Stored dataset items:
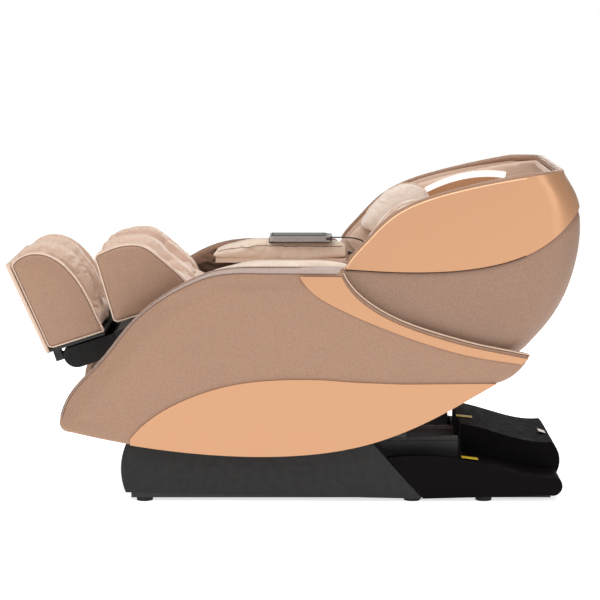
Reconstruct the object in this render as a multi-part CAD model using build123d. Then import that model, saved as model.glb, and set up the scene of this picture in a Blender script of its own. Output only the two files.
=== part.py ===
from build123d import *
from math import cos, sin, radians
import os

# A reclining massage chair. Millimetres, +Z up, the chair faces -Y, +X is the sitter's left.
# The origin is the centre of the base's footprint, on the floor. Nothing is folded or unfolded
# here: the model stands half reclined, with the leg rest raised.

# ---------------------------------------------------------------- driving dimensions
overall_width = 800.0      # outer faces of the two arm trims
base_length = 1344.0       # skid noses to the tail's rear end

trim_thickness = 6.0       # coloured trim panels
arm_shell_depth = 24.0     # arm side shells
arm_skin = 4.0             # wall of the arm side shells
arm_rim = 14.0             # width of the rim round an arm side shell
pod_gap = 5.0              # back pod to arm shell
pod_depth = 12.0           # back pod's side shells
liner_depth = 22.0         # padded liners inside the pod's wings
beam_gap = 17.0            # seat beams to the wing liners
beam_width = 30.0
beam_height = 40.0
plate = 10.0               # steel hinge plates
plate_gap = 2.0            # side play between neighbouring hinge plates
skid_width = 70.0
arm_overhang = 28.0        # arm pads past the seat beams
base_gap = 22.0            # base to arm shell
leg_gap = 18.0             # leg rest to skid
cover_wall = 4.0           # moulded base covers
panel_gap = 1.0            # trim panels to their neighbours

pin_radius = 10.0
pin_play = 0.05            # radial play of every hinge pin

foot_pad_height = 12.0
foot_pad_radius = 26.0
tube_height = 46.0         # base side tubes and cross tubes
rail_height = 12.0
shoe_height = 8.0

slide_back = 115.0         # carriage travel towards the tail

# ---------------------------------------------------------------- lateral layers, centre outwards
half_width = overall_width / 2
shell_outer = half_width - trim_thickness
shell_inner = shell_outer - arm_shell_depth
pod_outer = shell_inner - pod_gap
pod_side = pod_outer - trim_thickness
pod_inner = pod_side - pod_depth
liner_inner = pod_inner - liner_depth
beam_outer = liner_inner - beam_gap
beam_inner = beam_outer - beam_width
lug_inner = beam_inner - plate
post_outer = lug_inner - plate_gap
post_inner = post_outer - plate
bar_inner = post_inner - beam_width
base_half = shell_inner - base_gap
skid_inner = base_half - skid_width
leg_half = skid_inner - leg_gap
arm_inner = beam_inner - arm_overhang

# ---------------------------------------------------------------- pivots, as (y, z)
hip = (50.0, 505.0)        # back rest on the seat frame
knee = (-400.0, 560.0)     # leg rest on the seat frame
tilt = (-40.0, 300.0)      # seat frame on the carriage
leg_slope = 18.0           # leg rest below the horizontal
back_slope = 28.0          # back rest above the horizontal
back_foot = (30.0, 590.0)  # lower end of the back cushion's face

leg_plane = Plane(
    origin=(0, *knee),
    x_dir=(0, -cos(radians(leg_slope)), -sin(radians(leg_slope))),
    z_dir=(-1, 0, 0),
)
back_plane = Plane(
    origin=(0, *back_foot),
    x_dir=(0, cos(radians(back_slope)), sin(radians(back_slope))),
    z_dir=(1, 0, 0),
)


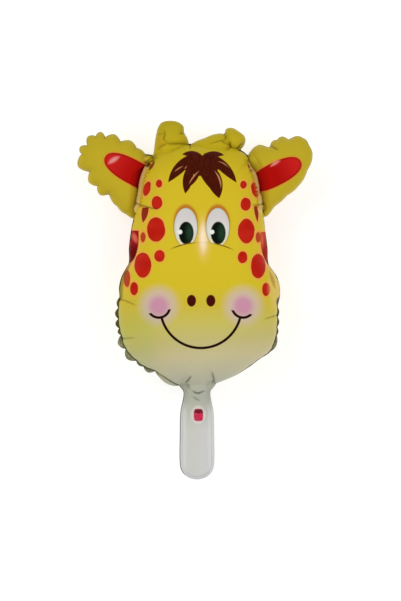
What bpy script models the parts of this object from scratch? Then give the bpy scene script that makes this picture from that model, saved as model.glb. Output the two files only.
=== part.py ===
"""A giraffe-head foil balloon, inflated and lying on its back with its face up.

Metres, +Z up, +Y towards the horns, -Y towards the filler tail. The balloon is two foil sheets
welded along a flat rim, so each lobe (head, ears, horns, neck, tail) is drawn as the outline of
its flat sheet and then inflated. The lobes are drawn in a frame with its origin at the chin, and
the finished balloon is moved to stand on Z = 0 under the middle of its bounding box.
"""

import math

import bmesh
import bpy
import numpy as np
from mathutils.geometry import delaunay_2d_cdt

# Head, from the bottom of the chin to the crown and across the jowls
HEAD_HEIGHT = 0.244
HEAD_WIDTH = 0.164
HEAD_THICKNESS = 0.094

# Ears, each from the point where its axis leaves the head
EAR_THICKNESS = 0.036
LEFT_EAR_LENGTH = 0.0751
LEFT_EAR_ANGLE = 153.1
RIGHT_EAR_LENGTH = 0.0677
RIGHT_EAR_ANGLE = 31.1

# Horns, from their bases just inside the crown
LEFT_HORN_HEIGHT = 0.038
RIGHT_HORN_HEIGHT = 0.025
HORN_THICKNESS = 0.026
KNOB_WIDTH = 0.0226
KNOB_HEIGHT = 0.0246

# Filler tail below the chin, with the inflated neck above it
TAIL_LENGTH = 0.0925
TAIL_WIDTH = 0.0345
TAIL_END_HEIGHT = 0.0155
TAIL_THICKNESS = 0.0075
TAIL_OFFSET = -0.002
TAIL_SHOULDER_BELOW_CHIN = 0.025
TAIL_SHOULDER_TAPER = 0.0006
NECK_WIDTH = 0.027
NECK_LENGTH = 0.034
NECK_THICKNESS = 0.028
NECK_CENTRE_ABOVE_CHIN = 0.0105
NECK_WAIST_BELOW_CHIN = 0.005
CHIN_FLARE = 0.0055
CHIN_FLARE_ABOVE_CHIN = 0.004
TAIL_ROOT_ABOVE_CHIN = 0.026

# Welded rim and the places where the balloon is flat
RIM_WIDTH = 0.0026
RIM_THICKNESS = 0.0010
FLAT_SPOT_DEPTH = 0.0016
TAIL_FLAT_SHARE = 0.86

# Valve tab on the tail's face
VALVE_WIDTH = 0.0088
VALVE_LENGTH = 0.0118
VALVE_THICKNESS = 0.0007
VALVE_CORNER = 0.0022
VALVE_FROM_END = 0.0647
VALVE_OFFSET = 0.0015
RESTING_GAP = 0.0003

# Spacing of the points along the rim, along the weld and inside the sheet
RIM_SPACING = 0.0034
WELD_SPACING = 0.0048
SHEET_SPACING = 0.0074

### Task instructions
Work through the records line by line and tally those with the word "saved". Report only the total.

### Output
2